Koen: “So far, there has been a lack of a methodical approach at national level to measure, monitor and combat energy poverty. This could undermine confidence in and acceptance of the energy transition by society. In our white paper written with partners, we explore the role of energy poverty in the energy transition and, based on extensive research, make recommendations for policies to tackle it.”

“TNO advocates a system that makes energy poverty per municipality transparent”

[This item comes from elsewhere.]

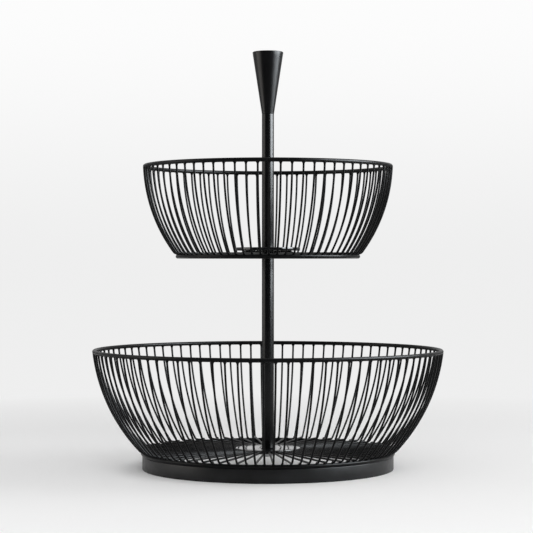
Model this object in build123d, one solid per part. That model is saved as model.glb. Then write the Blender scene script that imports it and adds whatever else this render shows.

New insights on the energy transition

Nyske explains: “The energy transition is traditionally seen as a ‘hard’ subject within our municipality as well. It concerns technology, infrastructure and equipment. But the issue of energy saving in the home also belongs in the social domain. That's why it was good to get acquainted through TNO with a varied group of experts and policymakers who shed light on energy poverty from various angles. The white paper also provides new insights with which we can move forward within the municipality. Such as connecting portfolios, departments and employees.”

“We need to better identify where the households suffering from energy poverty are”

No national energy poverty policy yet

This requires, first and foremost, a national policy, and this is not yet in place. The ministries most concerned - Social Affairs and Employment (SZW) in terms of income and poverty, Internal Affairs and Kingdom Relations (BZK) as responsible for making our country free of natural gas and Economic Affairs and Climate Policy (EZK) to make the energy transition a success - should bring those interests together. This would give municipalities, in particular, the necessary handles.

TNO therefore advocates a system that not only makes energy poverty per municipality transparent, but can also be generated at a national level. It includes indicators to determine the energy consumption of households, whether there are debts, what energy label the house has, and more. Many municipalities already make use locally of such analyses, which can be reported anonymously.

In addition, Koen Straver mentions a number of vulnerabilities with regard to energy use. Does someone have an extra need for warmth because he is in need of care, or conversely needs information about energy saving? Such information can help municipalities implement much more targeted policy and programmes.

“We need to better identify where the households suffering from energy poverty are and act accordingly. In order to gain good insight into energy poverty, it is crucial to measure household energy poverty throughout the year. In this way, municipalities gain greater awareness of the energy problems of their citizens.”

“With personas, a vague term such as energy poverty becomes a very concrete picture”

Energy transition affordable for all

According to Nyske, municipalities are still in the dark in this respect. The four largest cities have already tackled this in the context of G4 together with TNO.

“It is a wide-ranging and complex issue. There is consensus from left to right that sustainability must be achievable for everyone. But apart from being able to pay energy bills or not, is investing in sustainability also necessary? As a municipality you can try to stimulate the energy transition with subsidies or purchase discounts on insulation, but many households lack the financial room to make that pre-investment or find it less easy to get hold of the necessary information. Not all households can participate in sustainability and that means that there is a divide that you want to avoid.”

Concrete picture of households with energy poverty

A tool that TNO has provided to combat energy poverty is working with so-called personas, based on international research and practice. These profiles sketch a picture of how households are confronted with energy poverty on a daily basis and how this limits them in terms of comfort, health, social welfare and/or work.

Nyske: “In this way, a vague term such as energy poverty becomes a very concrete picture of how a household experiences energy problems. I myself have worked with a persona of a very elderly couple living on a small pension in a flat. You can write wonderful memos about this at the town hall, but for a targeted policy it’s good to get a well-defined picture of the people you’re doing it for. The TNO personas make this tangible.”